In the second fascicle, “Absolute Loyalty” (Zhi zhong 至忠), state and ruler are once again placed above family and parents. The traditional family was a corporate body bound by patriarchal structures—entrenched and hierarchical ties of blood kinship that severely restricted roles of women. By elevating loyalty over filial piety in Regulations, Wu Zhao functionally allowed her authority to operate outside, or even above, the patriarchal structures of Confucian relationships. As an object of universal loyalty that transcended kinship bonds, as the governing mind-heart of a large single organism, she effectively circumvented the strictures of traditional social relationships. Family, albeit important, was secondary. A prospective impediment to absolute loyalty, family was relegated to the lesser realm of the private and personal, hence the diminished status of filial piety. Loyalty to the state was a necessary precondition for the cultivation of filial piety. Only once the foundation of state was stable might a family be united by humane bonds of filial piety. Family, the text forcefully asserts, is born of the state:
In antiquity loyal officials served their ruler first and then their parents; they placed the nation first and the household second. Why? The ruler is the root of the parents. Without the ruler, the parents would not exist. The nation is the foundation of the household. Without the nation, the family could not be established. Thus, it is from the ruler that the parents receive their existence. It is due to the state that the family is established. Therefore, the ruler is first and the parents second. The state is first and the household second.72
With no radical departure from traditional texts, Wu Zhao philosophically undercut any undue emphasis upon the female gender. At the apex, as “the ruler,” Wu Zhao was not a woman at all, but the nexus of the shared body of the nation, toward which absolute loyalty must be granted.
CONCLUSION
With a clever turn of logic, Wu Zhao lifted a quartet of paragons—the mother of Mencius, Lady Ji of Lu, and the mothers of Zifa and Zhao Kuo—from their usual stations in Biographies of Women, the Confucian woman’s guide to proper behavior, and transplanted them in Regulations for Ministers. Each of these women, carefully chosen by Wu Zhao and the scholars of the Northern Gate, used the moral suasion of her position within the inner, domestic sphere to intervene in the outer, political domain of men. Their message of public-mindedness justified their intrusion: each of these women guided less capable sons to dedicate themselves to wholehearted loyal service to state while eschewing private, familial ambitions. Relocated in Regulations, the carefully culled references to these four women were designed to represent Wu Zhao as a matriarch wise in the ways of governance—a sage mother, as the title she assumed in 688 announced. With rhetorical virtuosity, the conduct of these four women was not upheld for women to direct them in proper motherly deportment but set forth to dictate behavioral expectations to ministers, to instruct them in absolute loyalty to ruler and state. In Regulations, a minister was, by definition, one who “exhausts his energy in anxiety for the country and concern for the people.”73 As imperial commands of the realm’s mother-ruler, these instructions carried the weight and force of canonical edicts. Wu Zhao was not only owed the unswerving filial devotion due a parent, but also the absolute loyalty that a subject paid to a ruler.

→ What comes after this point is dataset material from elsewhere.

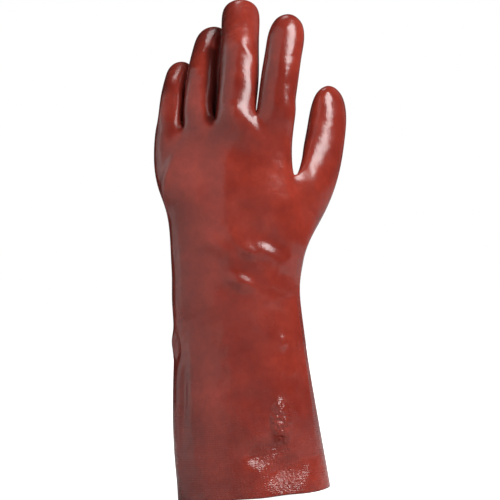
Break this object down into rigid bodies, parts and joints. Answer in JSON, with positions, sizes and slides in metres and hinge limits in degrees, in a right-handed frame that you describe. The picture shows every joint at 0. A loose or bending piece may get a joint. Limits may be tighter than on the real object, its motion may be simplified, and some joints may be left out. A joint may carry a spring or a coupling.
{
  "type": "pvc coated work glove",
  "caption": "Long left-hand gauntlet work glove dipped in glossy red PVC, one seamless hollow skin with softly curled fingers and thumb, open at a flared, plainly cut cuff.",
  "frame": {"origin": "centre of the cuff's opening, in the mean plane of its hem", "axes": "+Z along the forearm from the hem to the fingertips, -Y out of the back of the hand, +X to the thumb's side"},
  "size_m": [0.146, 0.1128, 0.3556],
  "materials": {
    "pvc_coat": "glossy plasticised PVC coat over cotton jersey, soft"
  },
  "bodies": {
    "root": {"coated_glove": "pvc_coat"}
  },
  "joints": []
}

With her deft rhetorical engineering of the “ascendancy” of loyalty over filial piety in Regulations, she situated herself not within the narrow consanguine confines of family, but as a sage mother, a mother of all mothers, whose brood extended beyond her immediate imperial offspring to the court and far beyond palace walls to her myriad subjects, Han and non-Han, of the larger empire.74 These ideal Confucian mothers, in essence, became vehicles that helped move Wu Zhao beyond motherhood, beyond gender: in Regulations, she becomes a forceful authorial voice of power issuing instructions to her myriad officials and subjects.